Jungk ist kein Naiver, schwarzer Realismus hat ihn begleitet. „Natürlich kann das Ende des Kalten Krieges neue Formen der Barbarei mit sich bringen“, sagte er, „aber das werden die Menschen nicht ertragen.“ Ja, es könne sein, daß die großen Probleme des nächsten Jahrhunderts – Bevölkerung, Naturmanagement, Hunger – zu furchtbaren Diktaturen führen: „Aber auch dies wird seine Nebeneffekte haben.“ Und diese kleine Lücke zwischen Ja und Aber, die schwere Sekunde, in der die Kritik an der Hartherzigkeit der Strukturen in den Appell an die Veränderbarkeit umschlägt: Das ist die Jungksche Sekunde. Wenn man ihn fragte, warum er nicht müde wird, dann lächelte er. Erzählte vielleicht von der Verpflichtung der Entronnenen. Oder von Moritz, dem gelb-rot-blauen Stehaufmännchen seiner Kindheit, für das jede Niederlage nur eine Sekunde dauerte. Eine Jungksche Sekunde.
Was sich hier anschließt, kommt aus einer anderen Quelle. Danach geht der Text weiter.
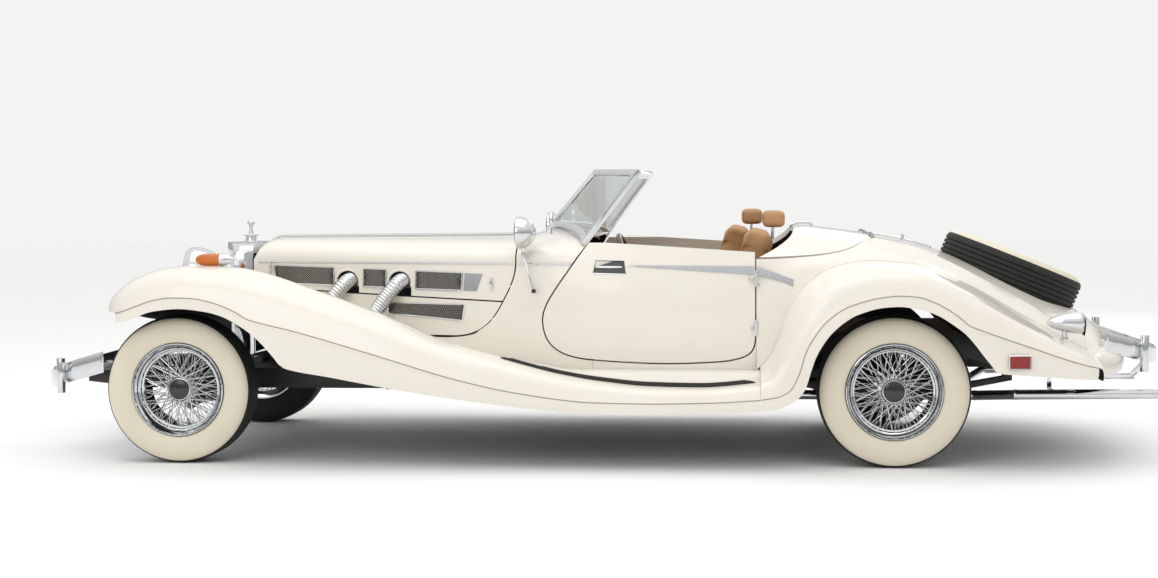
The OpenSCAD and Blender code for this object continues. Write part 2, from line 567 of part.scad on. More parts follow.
module tyre() {
  w = tyre_width / 2;
  seat = rim_radius + 0.4;
  color("black") rotate([-90, 0, 0]) rotate_extrude($fn = 64) polygon(concat(
    [[barrel_radius + 0.4, -rim_half + 16], [seat, -rim_half + 8], [seat + 6, -rim_half - 2]],
    [[rim_radius + 22, -w + 9], [rim_radius + 50, -w], [tyre_radius - 45, -w + 3],
     [tyre_radius - 18, -w + 14], [tyre_radius - 5, -w + 30], [tyre_radius, -w + 48],
     [tyre_radius, w - 48], [tyre_radius - 5, w - 30], [tyre_radius - 18, w - 14],
     [tyre_radius - 45, w - 3], [rim_radius + 50, w], [rim_radius + 22, w - 9],
     [seat + 6, rim_half + 2], [seat, rim_half - 8], [barrel_radius + 0.4, rim_half - 16]]));
}
module at_wheel(n, side) translate([run(n), side * wheel_h, axle_z])
  mirror([0, side < 0 ? 1 : 0, 0]) children();
module spare_wheel() {
  at_spare() rotate([90, 0, 0]) {
    color("black") tyre();
    color("silver") wheel(0);
  }
}

// ---- Bumpers: a blade on a curved plan, its ends lifted ----
module bumper(tip, sweep, low, rise, tall, half, sign_x, bracket_n, over_h) {
  function at(h) = tip - sign_x * sweep * h ^ 2;
  function mid(h) = low + rise * (h / half) ^ 2;
  color("silver") {
    edge = [[0, -0.5], [12, -0.3], [12, 0.3], [0, 0.5], [-4, 0.5], [-4, -0.5]];
    loft([for (h = steps(-half * sign_x, half * sign_x, 20)) [for (p = edge)
      [run(at(h)) + sign_x * (p[0] - 14), across(h), mid(h) + tall * p[1]]]]);
    both_sides() {
      translate([run(at(over_h)) + sign_x * 19, across(over_h), mid(over_h) - 95])
        cylinder(h = 160, r = 19);
      if (sign_x < 0)
        bar(place(bracket_n + 1.4, 360, 355), [run(at(360)) - sign_x * 20, across(360), mid(360)], 40, 12);
      else {
        block(bracket_n - 1.6, bracket_n + 170, 350, 370, 351, 375);
        bar(place(bracket_n + 155, 360, 363), [run(at(360)) - 16, across(360), mid(360) - 8], 24, 20);
      }
    }
  }
}
module front_bumper() bumper(front_tip, 0.0008, 320, 140, 95, 790, -1, -562, 550);
module rear_bumper() bumper(rear_tip, 0.00059, 440, 118, 85, 780, 1, 4122, 550);

module exhaust_system()
  color("silver") both_sides() {
    rod(place(1150, 260, 262), place(1900, 260, 262), 22);
    rod(place(1900, 260, 262), place(2500, 260, 262), 37);
    rod(place(2500, 260, 262), place(3600, 260, 262), 22);
    translate(place(3600, 260, 262)) sphere(23.5);
    rod(place(3600, 260, 262), place(3740, 555, 300), 22);
    translate(place(3740, 555, 300)) sphere(23.5);
    rod(place(3740, 555, 300), place(4400, 555, 306), 22);
    for (n = [1300, 2300]) block(n - 10, n + 10, 255, 265, 262, 304);
    block(3900, 3920, rail_out, 560, 300, 312);
    block(3900, 3920, rail_out, rail_out + 12, 300, 405);
  }
module side_pipes()
  color("silver") both_sides() for (n = pipe_stations) {
    top = [run(n) + 8, side_h(n, 830) - 20, 812];
    knee = [run(n) - 20, side_h(n, 800) + 34, 786];
    foot = [run(n) - 110, side_h(n, 660) + 48, 665];
    difference() {
      rod([run(n) + 8, across(180), 780], top, 36);
      block(n - 60, n + 80, 0, 190.4, 700, 900);
    }
    translate(top) sphere(37.5);
    rod(top, knee, 36);
    translate(knee) sphere(37.5);
    rod(knee, foot, 36);
  }

// ---- Radiator ----
rad_front = 12;
rad_corner = 112;
rad_back = 205;
rad_h = 248;
rad_low = 430;
rad_top = 975;
rad_cap = 130;
module radiator_outline() {
  linear_extrude(2000)
    polygon([[rad_front, 0], [rad_corner, rad_h], [rad_back, rad_h], [rad_back, -rad_h],
             [rad_corner, -rad_h]]);
}
// The shell is open at the front and the back; slats fill its V
module radiator_shell() {
  border = 26;
  head = 50;
  color("silver") difference() {
    intersection() {
      radiator_outline();
      translate([-100, 0, 0]) rotate([90, 0, 90]) linear_extrude(500) polygon(concat(
        [[-rad_h, rad_low], [rad_h, rad_low]],
        [for (a = steps(0, 90, 6)) [rad_h - 70 + 70 * cos(a), rad_top - 45 + 45 * sin(a)]],
        [for (a = steps(90, 180, 6)) [-rad_h + 70 + 70 * cos(a), rad_top - 45 + 45 * sin(a)]]));
    }
    translate([-100, -rad_h + border, rad_low + border])
      cube([500, 2 * (rad_h - border), rad_top - rad_low - border - head]);
  }
  color("silver") {
    translate([rad_cap, 0, rad_top - 1]) cylinder(h = 31, r1 = 30, r2 = 24);
    translate([rad_cap, 0, rad_top + 30]) cylinder(h = 6, r = 38);
    translate([rad_cap, 0, rad_top + 35]) cylinder(h = 45, r1 = 12, r2 = 5);
    translate([rad_cap, 0, rad_top + 92]) sphere(18);
  }
}
module radiator_grille() {
  h = rad_h - 26 - fit_gap;
  thick = 24;
  color("darkgray") translate([12, 0, rad_low + 26 + fit_gap])
    linear_extrude(rad_top - rad_low - 26 - 50 - 2 * fit_gap)
      polygon([[rad_front, 0], [rad_corner, h], [rad_corner + thick, h], [rad_front + thick, 0],
               [rad_corner + thick, -h], [rad_corner, -h]]);
}

// ---- Cabin ----
cabin_h = 640;
tunnel_h = 108;
tunnel_z = 500;
trunk_z = 560.4;
module floor_pan() {
  color("dimgray") {
    difference() {
      union() {
        block(1571, 2640, -cabin_h, cabin_h, floor_z, floor_z + floor_thick);
        block(1566, 1571, -540, 540, floor_z, 900);
        block(1571, 2640, -tunnel_h, tunnel_h, floor_z, tunnel_z);
        side_prism([[2640, floor_z], [2732, 915], [2738, 915], [2646, floor_z]], -600, 600);
      }
      block(1500, 2700, -tunnel_h + 8, tunnel_h - 8, floor_z - 10, tunnel_z - 8);
    }
    block(2680, 3500, -470, 470, trunk_z, trunk_z + floor_thick);
    rod([run(2060), 0, tunnel_z - 4], [run(2040), 0, 640], 9);
    translate([run(2040), 0, 650]) sphere(24);
  }
}
module dashboard()
  color("saddlebrown") difference() {
    block(1800, 1868, -600, 600, 790, 930);
    for (h = [-350, 0, 350]) translate(place(1858, h, 860)) rotate([0, 90, 0]) cylinder(h = 30, r = 45);
  }
wheel_tilt = 25;
sw_n = 2027;
sw_h = 350;
sw_z = 830;
module at_steering() translate(place(sw_n, -sw_h, sw_z)) rotate([0, 90 - wheel_tilt, 0]) children();
module steering_column()
  color("dimgray") difference() {
    union() {
      at_steering() translate([0, 0, -492]) cylinder(h = 462, r = 22);
      block(1771, 1811, -sw_h - 30, -sw_h + 30, 745, 790);
    }
    at_steering() translate([0, 0, -60]) cylinder(h = 70, r = 10 + bore_clearance);
  }
module steering_wheel() {
  r = steering_wheel_diameter / 2;
  color("maroon") at_steering() {
    rotate_extrude($fn = 48) translate([r - 14, 20]) circle(14);
    for (a = [90, 210, 330]) rotate([0, 0, a]) translate([0, -12, 0])
      rotate([0, 90, 0]) translate([-8, 0, 20]) cube([6, 24, r - 30]);
    translate([0, 0, -28]) cylinder(h = 46, r = 34);
    translate([0, 0, -58]) cylinder(h = 34, r = 10);
    for (a = [90, 210, 330]) rotate([0, 0, a])
      translate([r - 26, -12, 2]) cube([12, 24, 18]);
  }
}
seat_z = floor_z + floor_thick + fit_gap;
module seat(n0, h0) {
  w = seat_width;
  color("tan") translate([run(n0), across(abs(h0)) * sign(h0), 0]) {
    translate([-470, -w / 2, seat_z]) cube([470, w, 590 - seat_z]);
    translate([-10, -w / 2, 425]) rotate([0, 14, 0]) translate([-135, 0, 0]) cube([135, w, 590]);
    translate([80, -130, 1045]) cube([110, 260, 85]);
    for (s = [-60, 60]) translate([125, s - 6, 995]) cube([12, 12, 60]);
  }
}

// ---- Windscreen: two panes that meet in a forward point ----
glass_thickness = 6;
screen_lift = 11;
frame_thickness = 24;
screen_foot = [place(1604, 0, 1034), place(1806, 612, 950)];
screen_head = [place(1834, 0, 1310), place(2076, 556, 1304)];
function unrun(x) = x - (wheelbase - drawn_wheelbase);
// A pane's own coordinates: s from the centre post to the pillar, t from the scuttle to the header
function pane_point(s, t) =
  let(f = mix(screen_foot[0], screen_foot[1], s), d = mix(screen_head[0], screen_head[1], s) - f,
      lift = (scuttle_z(unrun(f[0]), f[1]) + screen_lift - f[2]) / d[2])
  f + d * mix(lift, 1, t);
module pane(s0, s1, t0, t1, half) {
  grid = [for (s = steps(s0, s1, 6)) [for (t = steps(t0, t1, 2)) pane_point(s, t)]];
  skin_between(inwards(grid, -half), inwards(grid, half));
}
module windscreen_frame() {
  color("silver") difference() {
    union() {
      both_sides() pane(0, 1, 0, 1, frame_thickness / 2);
      rod(pane_point(0, 0) + [0, 0, 3], pane_point(0, 1), 13);
    }
    both_sides() pane(0.035, 0.95, 0.09, 0.92, frame_thickness);
  }
}
module windscreen_glass()
  color("lightblue") both_sides() pane(0.0365, 0.9485, 0.0925, 0.9175, glass_thickness / 2);

// ---- Lamps ----
lamp_foot = 622.7;
module front_lamps() {
  color("silver") both_sides() {
    translate(place(-70, 400, 850)) rotate([0, 90, 0]) rotate_extrude() polygon([
      [0, 0], [60, 4], [100, 14], [112, 26], [114, 50], [104, 100], [76, 150], [36, 184], [0, 195]]);
    translate(place(20, 400, lamp_foot)) cylinder(h = 750 - lamp_foot, r = 14);
  }
  color("orange") both_sides() {
    translate(place(100, 712, 917.1)) rotate([0, 90, 0]) cylinder(h = 130, r = 28);
    translate(place(100, 712, 917.1)) sphere(28);
    translate(place(230, 712, 917.1)) sphere(28);
  }
}
module spotlights()
  color("silver") both_sides() {
    translate(place(1556, 640, 1030)) {
      rotate([0, 90, 0]) rotate_extrude() polygon([
        [0, -40], [50, -37], [72, -28], [73, -14], [62, 20], [36, 48], [0, 60]]);
      translate([0, 0, -115]) cylinder(h = 60, r = 9);
    }
    rod([run(1556), side_h(1556, 925) + 5.5 * fit_gap, 925], place(1556, 648, 925), 8);
    rod(place(1556, 640, 925), place(1604, 662, 775), 5);
    translate(place(1604, 662, 770)) sphere(11);
    mirror_foot = scuttle_z(1672, 520) + 0.9;
    rod(place(1672, 520, mirror_foot), place(1672, 520, 1060), 5);
    translate(place(1664, 520, 1085)) rotate([0, 90, 0]) cylinder(h = 14, r = 38);
  }
module rear_lamps() {
  color("silver") both_sides() {
    translate(place(4010, 665, 628)) rotate([0, -90, 0]) rotate_extrude() polygon([
      [0, 0], [40, 2], [48, 10], [47, 40], [38, 90], [20, 138], [0, 160]]);
    translate(place(3930, 665, 557.1)) cylinder(h = 45, r = 12);
  }
  color("firebrick") both_sides()
    translate([run(3660), across(curve(rear_bead_h, 3660)) - 1.6, 446]) cube([92, 14, 60]);
}

centred() chassis_frame();
centred() engine_and_driveline();
centred() fuel_tank();
centred() front_suspension();
centred() rear_axle();
centred() exhaust_system();
centred() side_pipes();
centred() front_bumper();
centred() rear_bumper();
centred() radiator_shell();
centred() radiator_grille();
centred() on_left() front_fender();  // front_fender_left
centred() front_fender();  // front_fender_right
centred() on_left() rear_fender();  // rear_fender_left
centred() rear_fender();  // rear_fender_right
centred() engine_side_panels();
centred() body_shell();
centred() tail_panel();
centred() floor_pan();
centred() dashboard();
centred() steering_column();
centred() seat(2545, -350);  // seat_driver
centred() seat(2450, 350);  // seat_passenger
centred() windscreen_frame();
centred() windscreen_glass();
centred() front_lamps();
centred() spotlights();
centred() rear_lamps();
centred() on_left() bonnet([330, 780, 1230]);  // bonnet_left
centred() bonnet([430, 880, 1330]);  // bonnet_right
centred() on_left() door();  // door_left
centred() door();  // door_right
centred() hood_cover();
centred() boot_lid();
centred() spare_wheel();
centred() on_left() knuckle();  // knuckle_left
centred() knuckle();  // knuckle_right
centred() steering_wheel();
centred() at_wheel(0, -1) wheel();  // wheel_front_left
centred() at_wheel(0, 1) wheel();  // wheel_front_right
centred() at_wheel(drawn_wheelbase, -1) wheel();  // wheel_rear_left
centred() at_wheel(drawn_wheelbase, 1) wheel();  // wheel_rear_right
centred() at_wheel(0, -1) tyre();  // tyre_front_left
centred() at_wheel(0, 1) tyre();  // tyre_front_right
centred() at_wheel(drawn_wheelbase, -1) tyre();  // tyre_rear_left
centred() at_wheel(drawn_wheelbase, 1) tyre();  // tyre_rear_right
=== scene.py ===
import math

import bmesh
import bpy
from mathutils import Matrix, Vector


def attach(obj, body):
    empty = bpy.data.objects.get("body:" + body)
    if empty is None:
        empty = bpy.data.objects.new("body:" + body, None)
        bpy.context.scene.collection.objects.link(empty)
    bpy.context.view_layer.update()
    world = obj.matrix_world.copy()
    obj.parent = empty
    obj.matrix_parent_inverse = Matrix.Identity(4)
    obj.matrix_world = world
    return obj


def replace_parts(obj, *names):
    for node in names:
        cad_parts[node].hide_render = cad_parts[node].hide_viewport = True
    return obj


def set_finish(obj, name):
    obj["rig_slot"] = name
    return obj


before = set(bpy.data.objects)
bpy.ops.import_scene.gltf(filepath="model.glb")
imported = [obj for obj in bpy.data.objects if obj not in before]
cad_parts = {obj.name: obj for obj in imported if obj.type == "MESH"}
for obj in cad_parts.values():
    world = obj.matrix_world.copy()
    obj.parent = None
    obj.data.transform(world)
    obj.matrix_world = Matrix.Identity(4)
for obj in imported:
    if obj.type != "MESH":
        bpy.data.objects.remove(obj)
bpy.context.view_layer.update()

# ---------------------------------------------------------------------------
# Chassis frame, fuel tank, suspension arms and axles.
# Welded steel box rails under black chassis enamel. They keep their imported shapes,
# and an even satin coat with road dust in cloudy patches finishes them.


def linear(code):
    """Linear colour of an sRGB hex code."""
    parts = [int(code[i : i + 2], 16) / 255 for i in (0, 2, 4)]
    return [c / 12.92 if c <= 0.04045 else ((c + 0.055) / 1.055) ** 2.4 for c in parts] + [1]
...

Er kam aus den großen Katastrophen des Jahrhunderts und begleitete uns durch die Zeit, als die chronischen Katastrophen der Industriezivilisation noch frisch waren, man noch glauben konnte, so schnell wie sie entstanden seien, könne man sie noch einmal wenden. Diese Empörung der frühen Jahre hat uns weit gebracht. Bis nach Rio. Bis zum Öko-Institut in Wuppertal. Bis zum Dreiliterauto. Aber nun sind wir über die Schwelle, und die Fähigkeit zur Empörung nimmt ab in dem Maße, in dem das Charisma, die Welt zu retten, sich in den Gängen der Behörden, den Windungen der Schriftsätze veralltäglicht und Aufklärung vom schönen Sturmangriff zum alljährlichen Flicken der Lawinenzäune wird. Die „Risikogesellschaft“ nicht einmal mehr ein frisches Thema fürs Feuilleton, und Greenpeace ein guter Multi, aber eben auch ein Multi. Und auf einmal, beim vierten oder fünften Köpi, mit dem Blick auf den müden blauen Knaben, verstehen wir zum erstenmal ganz tief innen die 20jährigen, denen es nicht mehr die Hauptsache ist. Die nie geglaubt haben, man könne „die Welt retten“. Die sind damit groß geworden. Die haben nie an die „allgegenwärtige und umfassende Mentalitätsänderung“ geglaubt, von der Blue Boy oft gesungen hat.

Da hören wir auch schon seine helle, drängende Stimme. „Ja“, sagt sie, „aber denk doch mal an die Gespräche, die jetzt überall, wo Menschen sich zum Essen hinsetzen, geführt werden. Da ändert sich doch gerade was ...“ Dann kommt er, wie immer, in Fahrt und zieht eine alte Bild-Zeitung aus der Plastiktüte. „Das ist doch interessant hier: Da haben die Unternehmensberater von Kienbohm berechnet, daß allein durch intelligente Nutzung der Abfallstoffe im Jahr 40 Milliarden Mark in Deutschland gespart werden könnten. Da kommt doch auch was in Bewegung ...“

Er ist, wie immer, nicht zu bremsen, und bevor wir ihm von der englischen Regierung erzählen oder vom Kanzler, der die Ökosteuer gekillt hat, bevor wir also von den langweiligen Unendlichkeiten der Aufklärung im Zeitalter der Globalisierung rumjammern, bringen uns die beiden resoluten blonden Damen schnell noch zwei Köpi. Prost, Robert!